Linear Transformer: Linear attention using kernel feature maps.
Replaces softmax attention with a kernel-based linear attention mechanism, reducing complexity from O(N^2) to O(N) by avoiding explicit computation of the N x N attention matrix.
Key Innovation: Kernel Feature Maps
Standard attention computes: Attn(Q,K,V) = softmax(QK^T/sqrt(d)) * V
Linear attention rewrites this using a feature map phi:
Attn(Q,K,V) = phi(Q) * (phi(K)^T * V) / (phi(Q) * sum(phi(K)))By computing phi(K)^T * V first (a d x d matrix), we avoid the N x N attention matrix entirely. The feature map phi(x) = ELU(x) + 1 ensures non-negative attention weights.
Architecture
Input [batch, seq_len, embed_dim]
|
v
+-------------------------------------+
| Linear Transformer Block |
| |
| LayerNorm |
| -> Q, K, V projections |
| -> phi(Q), phi(K) feature maps |
| -> KV = phi(K)^T * V [d x d] |
| -> out = phi(Q) * KV [N x d] |
| -> normalize by phi(Q)*sum(K) |
| -> Residual |
| |
| LayerNorm -> FFN -> Residual |
+-------------------------------------+
| (repeat for num_layers)
v
Last timestep -> [batch, hidden_size]Complexity
| Operation | Standard | Linear |
|---|---|---|
| Attention | O(N^2 * d) | O(N * d^2) |
| Memory | O(N^2) | O(N * d) |
| Best when | N < d | N > d |
Linear attention is most beneficial when sequence length N exceeds the head dimension d.
Usage
model = LinearTransformer.build(
embed_dim: 287,
hidden_size: 256,
num_layers: 4,
dropout: 0.1
)References
- Paper: "Transformers are RNNs: Fast Autoregressive Transformers with Linear Attention" (Katharopoulos et al., 2020)
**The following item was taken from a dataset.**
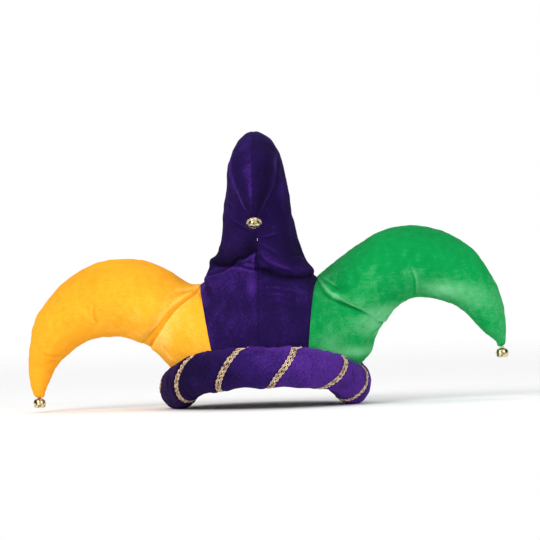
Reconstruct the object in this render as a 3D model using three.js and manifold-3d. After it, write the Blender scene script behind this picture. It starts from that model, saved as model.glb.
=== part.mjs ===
// A velvet jester hat: a crown of four panels, three stuffed horns that end in brass jingle bells,
// and a stuffed roll brim wound with gold braid. Millimetres, +Z up, front towards -Y.
// The origin is the centre of the head opening, on the surface that the hat stands on.
import * as THREE from 'three';
import { mergeVertices } from 'three/addons/utils/BufferGeometryUtils.js';
import Module from 'manifold-3d';

const wasm = await Module();
wasm.setup();

// The head opening, inside the roll.
const headWidth = 173;
const headLength = 200;

// The stuffed roll. Its front and back arch up from the two sides that it stands on.
const rollThickness = 40;
const rollHeight = 49;
const rollArch = 26.5;
const rollSettle = 2;
const rollLean = 2;

// The crown's cloth, and the dome that it follows: its inset from the roll's middle, its height above the
// base, how boxy it is (2 is an ellipse), and how deep its edge is sewn into the roll.
const clothWall = 2.5;
const crownInset = 4;
const crownRise = 119;
const crownBase = 45;
const crownBoxiness = 3;
const crownFoot = 8;

// The two seams that run front to back over the crown, leaning out as they rise: how far from the middle
// each would meet the floor, and how much it leans.
const greenSeam = { foot: 52, flare: 0.09 };
const yellowSeam = { foot: 45, flare: 0.19 };
const seamGap = 0.3;

// The horns: how far each goes out and up, half how thick its stuffing is, and how sharp its sewn edges
// are (1 is an ellipse).
const yellowReach = 184.5;
const yellowRise = 135;
const greenReach = 183.5;
const greenRise = 163;
const hornPlump = 54;
const purpleLength = 128;
const purpleRise = 166;
const purplePlump = 58;
const hornEdge = 1.15;

// The braid, laid on the pile of the roll's plush.
const braidWidth = 7;
const braidThickness = 1.4;
const braidRest = 0.5;
const braidFreeTurns = 6;
const braidSeatGap = 16;

// The jingle bells: two stamped shells that meet in a flange, with a wire loop on top. The slots' depth
// is a share of half the height, and the shoulder is full below 1.
const bellRadius = 7.6;
const bellHeight = 13;
const bellFlange = 9.2;
const bellFlangeThick = 1.1;
const bellWall = 0.7;
const bellSlot = 1.8;
const bellSlotDepth = 0.8;
const bellShoulder = 0.7;
const bellSides = 12;
const bellLevels = 4;
const loopWire = 0.5;
const loopRadius = 1.3;
const pelletRadius = 2.4;

const clearance = 0.3;

// How finely the soft forms are faceted.
const seamSteps = 8;
const frontSteps = 6;
const sideSteps = 8;
const crossSteps = 8;
const ringsPerRow = 1.8;
const domeSides = 36;
const domeLevels = 8;
const rollSteps = 55;
const rollSides = 18;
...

- Feature map: ELU+1 from the original paper
Summary
Functions
Build a Linear Transformer model for sequence processing.
Get the output size of a Linear Transformer model.
Calculate approximate parameter count for a Linear Transformer model.
Recommended default configuration for sequence processing.
Types
@type build_opt() :: {:dropout, float()} | {:hidden_size, pos_integer()} | {:num_heads, pos_integer()} | {:num_layers, pos_integer()}
Options for build/1.
Functions
Build a Linear Transformer model for sequence processing.
Options
:embed_dim- Size of input embedding per timestep (required):hidden_size- Internal hidden dimension (default: 256):num_layers- Number of transformer blocks (default: 4):num_heads- Number of attention heads (default: 4):dropout- Dropout rate (default: 0.1):window_size- Expected sequence length for JIT optimization (default: 60)
Returns
An Axon model that outputs [batch, hidden_size] from the last position.
@spec output_size(keyword()) :: non_neg_integer()
Get the output size of a Linear Transformer model.
@spec param_count(keyword()) :: non_neg_integer()
Calculate approximate parameter count for a Linear Transformer model.
@spec recommended_defaults() :: keyword()
Recommended default configuration for sequence processing.